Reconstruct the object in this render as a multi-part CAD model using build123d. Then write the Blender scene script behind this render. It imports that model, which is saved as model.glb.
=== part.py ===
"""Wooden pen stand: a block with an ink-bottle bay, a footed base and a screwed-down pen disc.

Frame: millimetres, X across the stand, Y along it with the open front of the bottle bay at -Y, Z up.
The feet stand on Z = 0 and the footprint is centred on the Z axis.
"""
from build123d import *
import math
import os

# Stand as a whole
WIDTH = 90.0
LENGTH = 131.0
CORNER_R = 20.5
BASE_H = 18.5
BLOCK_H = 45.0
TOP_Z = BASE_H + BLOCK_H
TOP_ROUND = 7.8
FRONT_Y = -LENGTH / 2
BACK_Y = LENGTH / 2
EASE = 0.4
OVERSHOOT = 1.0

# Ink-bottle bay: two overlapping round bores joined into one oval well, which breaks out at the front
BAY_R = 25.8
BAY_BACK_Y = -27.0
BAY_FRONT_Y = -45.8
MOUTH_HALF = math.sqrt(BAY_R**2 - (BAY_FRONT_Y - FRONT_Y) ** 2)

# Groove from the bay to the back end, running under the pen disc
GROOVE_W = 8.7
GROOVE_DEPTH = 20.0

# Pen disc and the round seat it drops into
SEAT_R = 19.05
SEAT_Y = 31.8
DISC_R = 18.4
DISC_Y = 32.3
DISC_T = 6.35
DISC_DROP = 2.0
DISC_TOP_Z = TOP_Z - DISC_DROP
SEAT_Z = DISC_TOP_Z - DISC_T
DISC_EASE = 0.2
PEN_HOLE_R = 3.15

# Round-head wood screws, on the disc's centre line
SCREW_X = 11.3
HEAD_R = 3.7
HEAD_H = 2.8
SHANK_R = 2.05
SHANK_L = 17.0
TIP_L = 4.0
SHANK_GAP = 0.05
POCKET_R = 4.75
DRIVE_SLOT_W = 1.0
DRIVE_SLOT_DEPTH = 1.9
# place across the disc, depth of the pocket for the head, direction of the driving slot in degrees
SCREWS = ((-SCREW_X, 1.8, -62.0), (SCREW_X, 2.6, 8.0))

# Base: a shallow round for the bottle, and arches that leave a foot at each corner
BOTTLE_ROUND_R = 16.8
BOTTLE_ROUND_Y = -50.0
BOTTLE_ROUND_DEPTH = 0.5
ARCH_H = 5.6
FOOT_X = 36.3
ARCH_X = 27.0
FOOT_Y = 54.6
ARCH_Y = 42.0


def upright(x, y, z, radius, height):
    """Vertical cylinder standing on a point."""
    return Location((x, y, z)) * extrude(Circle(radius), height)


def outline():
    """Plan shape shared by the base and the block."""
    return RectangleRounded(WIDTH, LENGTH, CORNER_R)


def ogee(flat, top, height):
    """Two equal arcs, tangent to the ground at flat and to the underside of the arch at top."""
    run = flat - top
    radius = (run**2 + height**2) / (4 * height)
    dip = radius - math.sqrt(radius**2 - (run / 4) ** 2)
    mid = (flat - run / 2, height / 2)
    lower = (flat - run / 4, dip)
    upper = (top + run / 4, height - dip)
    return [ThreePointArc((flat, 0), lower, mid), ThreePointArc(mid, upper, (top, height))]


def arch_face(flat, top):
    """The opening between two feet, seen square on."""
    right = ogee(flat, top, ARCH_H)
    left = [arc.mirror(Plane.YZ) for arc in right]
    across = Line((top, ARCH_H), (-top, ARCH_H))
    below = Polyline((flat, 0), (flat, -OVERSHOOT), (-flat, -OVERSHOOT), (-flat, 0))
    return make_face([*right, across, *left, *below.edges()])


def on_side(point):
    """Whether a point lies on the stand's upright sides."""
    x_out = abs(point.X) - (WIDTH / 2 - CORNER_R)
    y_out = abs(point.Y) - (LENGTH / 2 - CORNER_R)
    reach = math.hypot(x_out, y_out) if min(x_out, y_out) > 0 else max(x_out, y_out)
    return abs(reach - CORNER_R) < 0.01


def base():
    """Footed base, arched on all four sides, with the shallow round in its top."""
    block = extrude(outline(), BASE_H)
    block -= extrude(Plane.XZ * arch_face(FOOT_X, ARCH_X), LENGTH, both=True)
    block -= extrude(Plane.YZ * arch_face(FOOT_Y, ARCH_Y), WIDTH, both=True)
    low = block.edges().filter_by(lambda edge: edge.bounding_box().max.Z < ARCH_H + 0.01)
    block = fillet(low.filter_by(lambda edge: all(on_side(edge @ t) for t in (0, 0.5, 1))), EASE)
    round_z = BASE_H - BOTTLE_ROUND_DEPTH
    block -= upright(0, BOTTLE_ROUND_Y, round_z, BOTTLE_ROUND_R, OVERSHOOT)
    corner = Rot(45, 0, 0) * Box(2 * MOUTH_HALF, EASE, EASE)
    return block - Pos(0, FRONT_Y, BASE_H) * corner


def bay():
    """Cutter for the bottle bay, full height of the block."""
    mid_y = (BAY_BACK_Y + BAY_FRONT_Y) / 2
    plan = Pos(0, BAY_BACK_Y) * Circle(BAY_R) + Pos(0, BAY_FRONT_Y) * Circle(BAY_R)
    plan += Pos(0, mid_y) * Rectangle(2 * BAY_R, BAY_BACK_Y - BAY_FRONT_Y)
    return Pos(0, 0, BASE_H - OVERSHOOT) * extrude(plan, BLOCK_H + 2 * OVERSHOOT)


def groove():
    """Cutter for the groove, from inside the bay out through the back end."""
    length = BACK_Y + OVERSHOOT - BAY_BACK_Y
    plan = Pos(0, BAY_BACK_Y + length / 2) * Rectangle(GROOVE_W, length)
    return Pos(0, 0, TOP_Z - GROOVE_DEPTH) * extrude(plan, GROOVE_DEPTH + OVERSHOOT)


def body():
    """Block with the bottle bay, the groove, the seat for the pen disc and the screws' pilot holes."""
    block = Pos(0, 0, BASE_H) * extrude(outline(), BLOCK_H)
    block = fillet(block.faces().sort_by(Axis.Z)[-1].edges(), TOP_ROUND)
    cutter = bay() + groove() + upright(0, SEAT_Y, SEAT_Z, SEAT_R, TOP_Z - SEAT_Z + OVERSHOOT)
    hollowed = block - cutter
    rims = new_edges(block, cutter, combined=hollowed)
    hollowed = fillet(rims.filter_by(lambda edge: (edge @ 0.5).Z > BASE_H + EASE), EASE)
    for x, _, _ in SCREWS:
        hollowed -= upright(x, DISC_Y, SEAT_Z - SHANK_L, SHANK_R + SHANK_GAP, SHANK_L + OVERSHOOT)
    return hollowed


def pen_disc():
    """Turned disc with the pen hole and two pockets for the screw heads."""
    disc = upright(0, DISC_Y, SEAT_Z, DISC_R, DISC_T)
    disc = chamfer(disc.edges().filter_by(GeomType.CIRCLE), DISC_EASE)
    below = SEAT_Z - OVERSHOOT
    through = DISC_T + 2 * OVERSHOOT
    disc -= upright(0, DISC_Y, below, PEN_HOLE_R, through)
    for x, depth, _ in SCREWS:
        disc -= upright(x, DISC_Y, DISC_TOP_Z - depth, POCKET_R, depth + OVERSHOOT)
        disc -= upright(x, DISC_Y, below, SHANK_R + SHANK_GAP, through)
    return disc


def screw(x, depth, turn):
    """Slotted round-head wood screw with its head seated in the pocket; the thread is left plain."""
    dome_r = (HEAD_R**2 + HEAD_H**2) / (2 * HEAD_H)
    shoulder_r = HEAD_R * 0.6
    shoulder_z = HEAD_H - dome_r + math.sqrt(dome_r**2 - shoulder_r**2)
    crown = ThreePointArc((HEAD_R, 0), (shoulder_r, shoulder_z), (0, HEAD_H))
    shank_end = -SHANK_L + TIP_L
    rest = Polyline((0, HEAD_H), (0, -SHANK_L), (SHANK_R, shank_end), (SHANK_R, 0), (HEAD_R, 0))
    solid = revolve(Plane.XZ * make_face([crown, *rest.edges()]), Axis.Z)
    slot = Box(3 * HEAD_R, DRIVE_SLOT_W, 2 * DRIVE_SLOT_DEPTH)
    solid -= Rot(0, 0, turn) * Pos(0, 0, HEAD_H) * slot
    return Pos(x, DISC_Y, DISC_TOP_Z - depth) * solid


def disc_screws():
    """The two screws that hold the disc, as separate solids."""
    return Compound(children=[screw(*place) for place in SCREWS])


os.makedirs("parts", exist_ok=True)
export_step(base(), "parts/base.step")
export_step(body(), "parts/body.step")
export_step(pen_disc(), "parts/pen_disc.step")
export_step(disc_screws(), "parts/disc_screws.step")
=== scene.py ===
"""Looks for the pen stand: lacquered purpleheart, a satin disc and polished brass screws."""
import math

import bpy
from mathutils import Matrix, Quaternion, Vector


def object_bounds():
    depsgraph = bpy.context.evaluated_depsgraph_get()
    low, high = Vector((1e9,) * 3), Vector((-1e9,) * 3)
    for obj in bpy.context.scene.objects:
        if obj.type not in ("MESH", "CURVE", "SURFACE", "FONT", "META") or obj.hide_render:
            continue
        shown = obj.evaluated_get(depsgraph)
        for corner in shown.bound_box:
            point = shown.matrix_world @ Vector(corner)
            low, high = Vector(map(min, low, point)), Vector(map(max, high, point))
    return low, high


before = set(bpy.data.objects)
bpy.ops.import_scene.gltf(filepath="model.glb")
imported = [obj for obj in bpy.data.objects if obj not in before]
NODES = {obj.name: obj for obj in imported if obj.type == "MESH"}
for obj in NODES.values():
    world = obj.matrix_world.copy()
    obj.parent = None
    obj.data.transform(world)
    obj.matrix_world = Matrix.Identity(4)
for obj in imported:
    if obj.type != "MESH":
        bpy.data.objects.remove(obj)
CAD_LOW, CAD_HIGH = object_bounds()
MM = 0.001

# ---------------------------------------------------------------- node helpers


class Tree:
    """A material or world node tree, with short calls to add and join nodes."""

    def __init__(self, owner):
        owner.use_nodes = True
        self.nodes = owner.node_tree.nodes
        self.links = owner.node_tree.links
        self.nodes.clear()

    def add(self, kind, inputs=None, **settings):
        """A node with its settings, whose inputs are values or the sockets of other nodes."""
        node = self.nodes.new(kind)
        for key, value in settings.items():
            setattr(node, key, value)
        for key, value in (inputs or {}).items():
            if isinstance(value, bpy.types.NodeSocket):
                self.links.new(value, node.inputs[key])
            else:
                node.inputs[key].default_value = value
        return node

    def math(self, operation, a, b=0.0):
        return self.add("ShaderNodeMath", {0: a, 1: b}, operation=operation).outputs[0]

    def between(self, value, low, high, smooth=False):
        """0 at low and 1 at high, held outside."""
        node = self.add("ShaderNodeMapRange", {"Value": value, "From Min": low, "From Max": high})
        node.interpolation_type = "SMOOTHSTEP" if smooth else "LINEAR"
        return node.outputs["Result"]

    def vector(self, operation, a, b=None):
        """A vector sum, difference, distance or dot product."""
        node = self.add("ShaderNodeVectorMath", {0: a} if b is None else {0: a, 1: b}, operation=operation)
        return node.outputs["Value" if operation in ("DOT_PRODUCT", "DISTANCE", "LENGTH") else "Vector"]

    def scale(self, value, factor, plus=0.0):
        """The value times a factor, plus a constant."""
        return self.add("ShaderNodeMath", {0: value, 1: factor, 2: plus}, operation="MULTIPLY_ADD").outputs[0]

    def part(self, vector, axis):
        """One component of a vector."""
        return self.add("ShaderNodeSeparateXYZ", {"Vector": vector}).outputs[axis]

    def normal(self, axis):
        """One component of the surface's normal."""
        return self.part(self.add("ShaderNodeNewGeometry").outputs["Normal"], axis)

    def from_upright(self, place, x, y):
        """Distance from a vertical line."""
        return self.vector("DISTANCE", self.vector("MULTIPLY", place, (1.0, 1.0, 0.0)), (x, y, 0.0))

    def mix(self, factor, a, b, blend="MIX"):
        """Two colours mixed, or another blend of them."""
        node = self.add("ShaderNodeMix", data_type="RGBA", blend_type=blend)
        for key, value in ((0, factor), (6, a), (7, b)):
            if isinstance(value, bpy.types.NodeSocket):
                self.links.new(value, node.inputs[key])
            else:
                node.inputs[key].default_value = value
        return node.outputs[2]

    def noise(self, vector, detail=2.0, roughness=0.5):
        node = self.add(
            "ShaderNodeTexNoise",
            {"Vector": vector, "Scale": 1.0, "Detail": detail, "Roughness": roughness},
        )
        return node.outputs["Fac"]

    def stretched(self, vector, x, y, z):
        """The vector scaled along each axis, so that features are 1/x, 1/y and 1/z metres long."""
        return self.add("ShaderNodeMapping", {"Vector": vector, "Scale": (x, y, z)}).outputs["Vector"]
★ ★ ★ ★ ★
### What needs to be done
Quote exactly the lines running from the start of the listing above through the line where "PEN_HOLE_R = 3.15" is found, and output no other lines.

### Response to the exercise
Reconstruct the object in this render as a multi-part CAD model using build123d. Then write the Blender scene script behind this render. It imports that model, which is saved as model.glb.
=== part.py ===
"""Wooden pen stand: a block with an ink-bottle bay, a footed base and a screwed-down pen disc.

Frame: millimetres, X across the stand, Y along it with the open front of the bottle bay at -Y, Z up.
The feet stand on Z = 0 and the footprint is centred on the Z axis.
"""
from build123d import *
import math
import os

# Stand as a whole
WIDTH = 90.0
LENGTH = 131.0
CORNER_R = 20.5
BASE_H = 18.5
BLOCK_H = 45.0
TOP_Z = BASE_H + BLOCK_H
TOP_ROUND = 7.8
FRONT_Y = -LENGTH / 2
BACK_Y = LENGTH / 2
EASE = 0.4
OVERSHOOT = 1.0

# Ink-bottle bay: two overlapping round bores joined into one oval well, which breaks out at the front
BAY_R = 25.8
BAY_BACK_Y = -27.0
BAY_FRONT_Y = -45.8
MOUTH_HALF = math.sqrt(BAY_R**2 - (BAY_FRONT_Y - FRONT_Y) ** 2)

# Groove from the bay to the back end, running under the pen disc
GROOVE_W = 8.7
GROOVE_DEPTH = 20.0

# Pen disc and the round seat it drops into
SEAT_R = 19.05
SEAT_Y = 31.8
DISC_R = 18.4
DISC_Y = 32.3
DISC_T = 6.35
DISC_DROP = 2.0
DISC_TOP_Z = TOP_Z - DISC_DROP
SEAT_Z = DISC_TOP_Z - DISC_T
DISC_EASE = 0.2
PEN_HOLE_R = 3.15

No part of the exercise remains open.